Professor Allgood’s class delves into the capabilities and limitations of artificial intelligence. As her students consider utilizing AI, she wants them to question whether the technology is necessary for solving whatever problem they are attempting to fix. Artificial intelligence is a very alluring form of technology that has been heavily covered by media, but currently has limited application for most businesses.

“Professor Allgood is providing students with the necessary tools to fully consider the limitations of a form of technology that will be in our future, and our actions can help shape what that future will look like,” said Yuhai Xuan, Dean's Professor of Finance and Associate Dean of Masters Programs at the Merage School. “It’s great to know that our students will be equipped to help guide that future.”

One of the major projects in the class requires students to pitch an AI product. In deciding on a product to pitch, students are encouraged to consider a business problem or opportunity that they would like to address and whether AI is the most effective solution. Students must also ensure that the product will be viable considering limitations on the technology that are being advocated for through activist movements and considered by regulatory bodies.

“We need to think critically about how to best innovate around the limitations of AI,” she said. “We need to see beyond the hype of AI in the media and ask the real questions to determine if AI is the right tool to get you the outcome that you’re looking for.”

Professor Allgood is hoping to instill a sense of “practical morality” in her students so that they question the use of AI in business. In her view, the world of artificial intelligence has been like the “Wild West” which has had a negative impact on a lot of people. Business leaders need to utilize more forethought before using the technology. She believes that business decisions have almost exclusively been based on what maximizes shareholder value, but she wants her students to factor in the societal impact of their decisions.

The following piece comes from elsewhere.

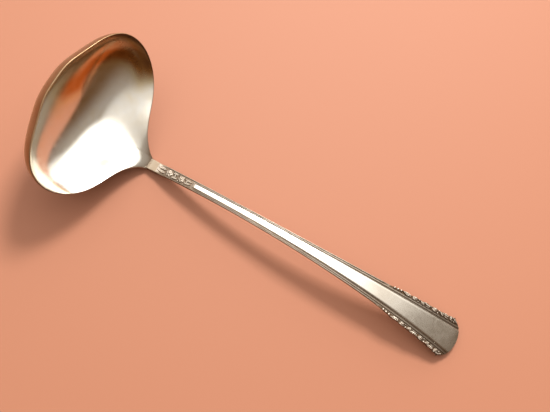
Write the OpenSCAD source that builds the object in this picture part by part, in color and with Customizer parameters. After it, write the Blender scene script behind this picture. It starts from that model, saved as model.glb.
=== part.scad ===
// Sauce ladle lying on a flat surface: a tilted bowl with a pouring lip on each side, and a
// long arched handle with reeded edges, a plain centre panel and flower borders at its tip.
// X runs from the bowl to the handle's tip, Y runs across and Z is up. The origin is on the
// surface, under the middle of the ladle's outer box. Sizes are in millimetres.

/* [Overall] */
// Overall length, from the back of the bowl to the handle's tip
ladle_len = 165; // [150:1:185]

/* [Bowl] */
// Bowl length in the plane of its rim, from the neck to the far edge
bowl_len = 48.8; // [42:0.2:56]
// Bowl width across the two pouring lips
bowl_w = 59; // [50:0.2:66]
// Bowl depth below the plane of its rim
bowl_depth = 14.5; // [13:0.1:17]
// Angle between the plane of the rim and the surface
bowl_tilt = 45.5; // [40:0.5:50]
// Wall thickness of the bowl
wall = 1.1; // [0.9:0.1:1.5]
// Depth of the flat worn under the heel, where the ladle rests
rest_flat = 0.8; // [0.6:0.01:0.95]

/* [Handle] */
// Half-width at the neck
neck_half_w = 2; // [1.8:0.1:2.4]
// Half-width at the tip
tip_half_w = 7.2; // [6:0.1:8.5]
// Half-width of the centre panel at the tip
panel_half_w = 4.7; // [3.5:0.1:5]
// Thickness at the neck
neck_t = 3; // [2.6:0.1:3.6]
// Thickness at the tip
tip_t = 2.3; // [1.8:0.1:3]
// Height of the arch's control points above the surface
arch_h = 14; // [12:0.5:17]

/* [Mouldings] */
// Height of the centre panel above the handle's face
panel_h = 0.6; // [0.4:0.05:0.8]
// Height of the reeds above the handle's face
reed_h = 0.35; // [0.2:0.05:0.5]
// Height of the flowers and leaves above the handle's face
relief_h = 0.9; // [0.6:0.05:1.2]
// Number of flowers along each border
border_flowers = 3; // [2:1:4]

/* [Hidden] */
silver = "#c9c2b4";
bright = "#e6e1d6";
aged = "#8f8474";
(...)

“I’d like for this class to encourage us to think about others and the world around us when building things,” she said.

Professor Allgood voiced concerns on how artificial intelligence can be exploitive. For instance, mining the data of millions of people can be viewed in a negative light, considering that those people do not benefit from the siphoning of their information. This has led to social movements, like the push for data sovereignty, which requires that data should be regulated by the law of the government in which the data is stored.

“So, it's kind of colonial in that we mine data, a natural resource, from individuals, and we create value higher up the chain and provide little to no value for the people who we took the data from,” she said.

The technology is also colonialist in that it forces beliefs and behaviors of the majority onto the minority, she said. Artificial intelligence finds the most prominent patterns, and adapts to those behaviors, which penalizes individuals who do not behave in the same way as the majority group(s). According to the American Civil Liberties Union, AI has adapted historical discriminatory practices in perpetuating housing discrimination and hiring and financial lending discrimination. 

“The movement for fairness and equity is against this whole idea of generalization,” she said.

Largely informed by the media misrepresenting artificial intelligence, most may believe that AI is here to stay and will only grow in the future. However, Professor Allgood points to the phenomenon of AI Winter to illustrate that it has been a very boom or bust technology and its future will depend on how businesses utilize it. Current pushes for more regulation and other social movements could also impact the future of AI.

Considering her background in both law and technology, Professor Allgood believes that regulation is an essential tool for reigning in destructive AI methods and uninformed or amoral business leaders who aren’t thinking about the negative consequences of AI.

Traditionally, it is believed in the business world that regulations hamper creativity. But Professor Allgood believes that constraints drive innovation.

“We don’t really know this technology in the way that you would think we do, and we’ve allowed it to proliferate in the world,” she said. “Regulations are coming, and we need to be ready.”